SAINT-GERVAIS, Francia — A veces siento que soy puro movimiento. Nací en Cali, Colombia, hace seis años me mudé a París y, desde hace tres, dejé la ciudad para instalarme en el campo. Ahora vivo en un pueblo de unos cientos de habitantes en la región del Vexin français, al norte de Francia.
Se podría pensar que lejos de las metrópolis, en lugares rurales como en el que estoy, una pandemia global sería apenas un rumor. Pero llegó con la fuerza del miedo, el confinamiento y la distancia social impuestas en todo el país. Durante dos meses de encierro, percibí los rastros de un mundo levemente distinto: escuché una quietud inusual y un cielo libre de aviones.
Vivir la crisis en este lugar es casi un oxímoron: me llegan noticias de dolor, horror y muerte, pero me rodean paisajes de una primavera en pleno apogeo. Todos los días escucho que ya no hay más camas en los hospitales, que los muertos se acumulan, que el virus llega con fuerza a los países más desiguales del mundo y que el panorama es desolador. Pero apenas me alejo de las pantallas, veo el verde de las hojas de los árboles y el paisaje que ha dejado atrás el invierno para dar lugar a la vida de la nueva estación, al jardín en flor, a la abeja volando.
La vida es transformación constante. Lo sé yo: de arquitecta me fui convirtiendo en land artist. Antoine de Saint-Exupéry escribió algo que me marcó para siempre: “La tierra nos enseña mucho más sobre nosotros mismos que todos los libros. […] Y la verdad que nos revela es universal”. Crear con y en la naturaleza es establecer un vínculo consciente y experimentar su carácter transitorio, a la vez frágil y poderoso.
Quizás por eso siempre he sentido un gran respeto por las culturas ancestrales que, a escala de sociedades, aún conservan una relación sagrada con sus territorios, con sus cuerpos y con la naturaleza como una sola unidad.
Cuando supe que la pandemia llegó a varias comunidades indígenas —en la Amazonía brasileña, en Bolivia, en Venezuela, en Colombia— quedé devastada: muchas veces ignorados por sus gobiernos, estos pueblos ancestrales han transmitido, de generación en generación, un lenguaje íntimo con la naturaleza.

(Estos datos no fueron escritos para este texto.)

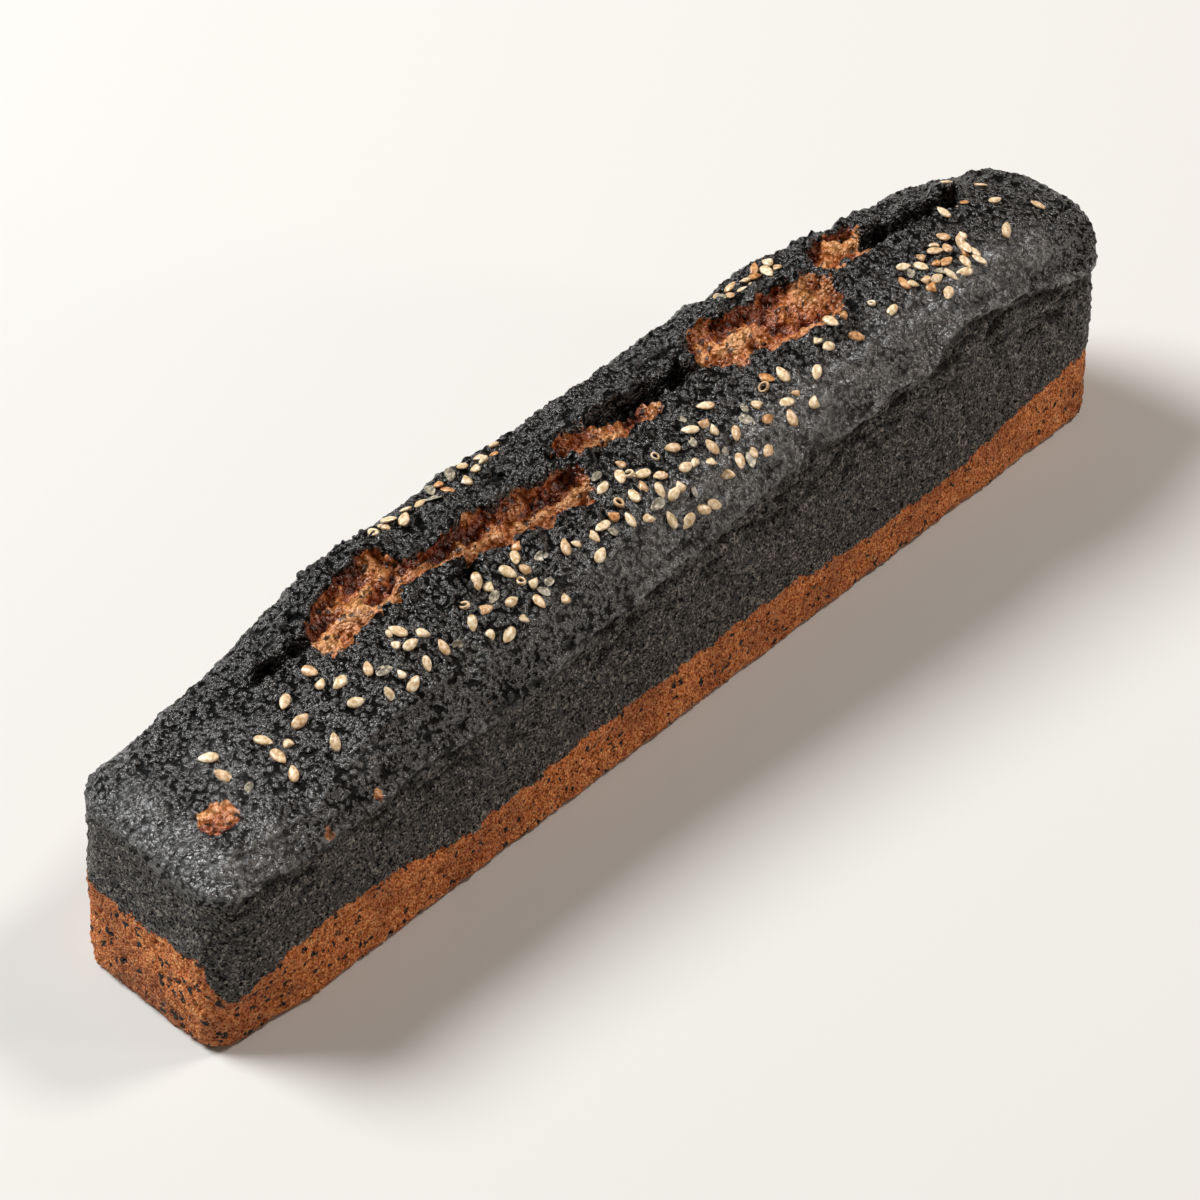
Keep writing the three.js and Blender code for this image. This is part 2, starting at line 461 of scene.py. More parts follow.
def shapeLoaf(blank):
    # All in mm. In ease(x, start, length) a thing comes in along the loaf, from the near end at -109
    # to the far end at 109; in bell(distance, width) it fades to both sides of a line.
    mesh = blank.data
    box = readPlaces(mesh)
    isTop, isBase = box[:, 2] > 0.999, box[:, 2] < 0.001
    x, y, z, edge, wave = smoothForm(box, isTop, isBase)
    places = np.stack([x, y, z], 1)
    writePlaces(mesh, places)
    normals = readNormals(mesh)
    print("loaf: smooth form done")

    top = np.where(isTop, ease(edge, 0.3, 3.5), 0)
    wall = np.where(isBase, 0, 1 - top)
    front, back = rimHeights(x)
    rim = np.where(y < 0, front, back) - loaf["shoulderDrop"] + wave

    # tears: the crumb's craggy floor lies deepest just behind the front edge and climbs to the back
    # edge, where the crust curls over it
    inside, depth, crumb, side = tearField(x, y)
    inside = np.where(isTop, inside, -1e3)
    hollow = ease(inside, -0.3, 1.5)
    crags = unevenness(places, tearShape["cragSize"], 11, 3, stretch=(1.9, 1, 1))
    fineLumps = unevenness(places, tearShape["fineLumpSize"], 12, 2)
    middleRidge = bell(side + 0.1 + 0.2 * crags, 0.2)
    slope = 1.0 - tearShape["backRise"] * ease(side, -0.5, 1.4)
    slope = slope - tearShape["frontRise"] * ease(-side, 0.5, 0.45)
    crumbRelief = tearShape["crags"] * crags + tearShape["fineLumps"] * fineLumps + middleRidge
    floorDepth = depth * np.where(crumb > 0.5, slope, 1) - crumb * crumbRelief
    lipLumps = 1 + tearShape["lipLumps"] * unevenness(places, tearShape["lipLumpSize"], 13)
    lipHeight = np.where(side > 0, tearShape["backLip"], tearShape["frontLip"])
    lipRise = bell(inside + 1.0, 1.3) * lipLumps * lipHeight
    overhang = bell(inside + 0.5, 1.0) * np.clip(side, 0, 1)
    undercut = bell(inside - 1.0, 0.8) * np.clip(side, 0, 1)
    z = z - hollow * np.maximum(floorDepth, tearShape["shallowest"]) + lipRise
    y = y - tearShape["overhang"] * overhang + tearShape["undercut"] * undercut

    # crust: broad swelling, lumps with creases between, knobbly grain, burst bubbles, and wrinkles
    # along the slope down to the rim
    size, onTop, onWall = crustRelief["size"], crustRelief["top"], crustRelief["wall"]
    swelling = unevenness(places, size["swelling"], 21, 3)
    creases = 0.4 - np.abs(unevenness(places, size["creases"], 24, 2))
    knobs = 0.62 - np.sqrt(cells(places, size["knobs"], 22) ** 2 + 0.09)  # domes, not points
    grains = unevenness(places, size["grains"], 23, 2)
    wrinkles = unevenness(places, size["wrinkles"], 25, 2, stretch=(5, 1, 1)) * bell(edge - 4, 3.5)
    nearTear = bell(np.clip(-inside, 0, None), 5)
    lively = 0.3 + 0.9 * nearTear + 0.25 * ease(x, -75, 40) - 0.25 * ease(x, 82, 15)
    lumps = -onTop["creases"] * creases + onTop["knobs"] * knobs
    roughTop = onTop["swelling"] * swelling + lively * lumps + onTop["grains"] * grains
    roughTop = roughTop + onTop["wrinkles"] * wrinkles
    roughWall = onWall["swelling"] * swelling + onWall["knobs"] * knobs + onWall["grains"] * grains
    topPits = pitField(places, crustRelief["topPits"], 31, (-108, 108), (-17, 17), (34, 52))
    wallPits = pitField(places, crustRelief["wallPits"], 32, (-111, 111), (-19, 19), (0, 46))
    relief = top * (1 - hollow) * roughTop + wall * roughWall
    relief = relief - crustRelief["topPits"]["depth"] * top * topPits
    relief = relief - crustRelief["wallPits"]["depth"] * wall * wallPits

    # marks dragged along the upper walls as the batter climbed the pan
    fromRim = z - rim
    upper = wall * ease(z, 14, 18) * (1 - ease(fromRim, 1.5, 3))
    longSide = np.abs(normals[:, 1]) ** 3
    drag = unevenness(places, rimShape["dragMarkSize"], 41, 2, stretch=(4, 4, 1.0))
    dragDepth = rimShape["dragMarks"] * np.clip(drag - 0.1, 0, None) * ease(fromRim, -22, 16)
    relief = relief - upper * longSide * dragDepth

    # the rim stands a little proud as a bead, and past the middle of the front it spilled over the
    # pan, with a groove under it
    spill = wall * (0.45 + 0.55 * ease(x, 5, 40)) * np.where(y < 0, 1, rimShape["backSpill"])
    spill = spill * longSide
    bulge = 0.8 + 0.5 * unevenness(places, 8, 42)
    bead = rimShape["bead"] * bell(fromRim - 0.2, 1.3)
    groove = rimShape["groove"] * bell(fromRim + rimShape["grooveBelow"], 1.4)
    relief = relief + spill * bulge * (bead - groove)

    relief = np.where(isBase, 0, relief) * ease(z, 0, 1.0)
    places = np.stack([x, y, z], 1) + normals * relief[:, None]
    places[:, 2] = np.maximum(places[:, 2], 0)
    places[isBase, 2] = 0
    writePlaces(mesh, places * mm)
    print("loaf: crust, tears and pan marks done")

    # what the material reads: the height above the batter line, how far a point lies in open crumb,
    # the spots of batter, the hollows painted near black, and where the painted sheen and film of oil go
    along, heights = zip(*batterLine)
    frontLine = np.interp(x, along, heights)
    backLine = batterAtBack + 1.8 * np.sin(x / 17) + 0.9 * np.sin(x / 6.1)
    backLine = np.where(x < -90, batterAtNearBack, backLine)
    line = frontLine + (backLine - frontLine) * ease(y, -17.5, 6)
    line = line + 0.8 * unevenness(places, 4.5, 51, 2)
    spots = np.full(len(x), -10.0)
    for middle, radius in batterSpots:
        away = np.linalg.norm((places - np.array(middle)) * np.array((1, 1, 0.6)), axis=1)
        spots = np.maximum(spots, radius * (1 + 0.15 * fineLumps) - away)
    setAttribute(mesh, "aboveBatter", np.clip(places[:, 2] - line, -20, 20))
    setAttribute(mesh, "intoCrumb", np.clip(np.where(crumb > 0.5, inside, -10), -10, 10))
    setAttribute(mesh, "batterSpot", spots)
    tornEdge = bell(inside - 0.9, 0.9) * np.clip(0.45 - 1.3 * side, 0, 1)
    setAttribute(mesh, "tornEdge", np.where(crumb > 0.5, tornEdge, 0))
    # the crumb's height, which the material turns into painted light on high lumps and painted shade in
    # the lows
    setAttribute(mesh, "crumbRise", np.clip(0.42 + 0.32 * crumbRelief, 0, 1))
    # painted shade: near black deep in the crustless ditches and under the rim's lip, with dark dashes
    # along the drag marks
    ditch = hollow * (1 - crumb) * np.clip(inside, 0, 2) / 2
    dashes = 0.75 * upper * longSide * ease(drag, 0.2, 0.3) * ease(fromRim, -17, 8)
    underLipShade = 0.9 * spill * bell(fromRim + 2.9, 1.3) * ease(bulge, 0.5, 0.6)
    setAttribute(mesh, "hollow", np.clip(np.maximum(np.maximum(ditch, dashes), underLipShade), 0, 1))
    # painted sheen: where the grey painted highlight goes, on the front slope, along the near end and on
    # the rim's bead; the film of oil and the gentler bumps follow it too
    frontSlope = bell(edge - 3.8, 4.2) * (y < 0) * (0.35 + 0.85 * ease(x, -45, 60))
    frontSlope = frontSlope * (1 - 0.8 * ease(x, 88, 14))
    endSlope = 0.8 * bell(edge - 2.8, 3.4) * ease(-x, 84, 12) + 0.4 * ease(-x, 66, 30)
    endSlope = endSlope * (1 - 0.7 * ease(y, 5, 9))
    rimBead = wall * bell(fromRim - 0.1, 1.0) * (0.5 + 0.5 * ease(x, 0, 30))
    patchy = 0.85 + 0.45 * unevenness(places, 7, 52, 2)
    sheen = (isTop * np.maximum(frontSlope, endSlope) + rimBead) * patchy
    setAttribute(mesh, "sheen", np.clip(sheen, 0, 1))
    setAttribute(mesh, "risenTop", np.clip(top + wall * ease(fromRim, -2.5, 2.5), 0, 1))
    smoothFaces(mesh)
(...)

Si sus voces se extinguen, ¿quién va a enseñarnos ese idioma tan suyo de balance y equilibro con los ríos, las montañas, los árboles, la lluvia? ¿Quién nos enseñará el canto de las semillas que nacen al sol? ¿Cómo aprenderemos a escuchar la voz de la selva?
Ahora, aunque al otro lado del Atlántico, intento aprender ese lenguaje sutil. Cada vez estoy más convencida de que, como sociedad, debemos saber dialogar con la tierra que pisamos y saber cuidarla. Necesitamos aprender con paciencia y asombro el tiempo que toma una semilla hasta convertirse en árbol.
Por eso hice esta ofrenda que empecé desde el séptimo día del confinamiento. Hice un seguimiento fotográfico durante cincuenta días. Mientras los rastros de la ofrenda desaparecían y nuevas formas emergían, entendí un poco más ese lenguaje tan necesario. El lenguaje de la naturaleza, el del pasar del tiempo que da fruto.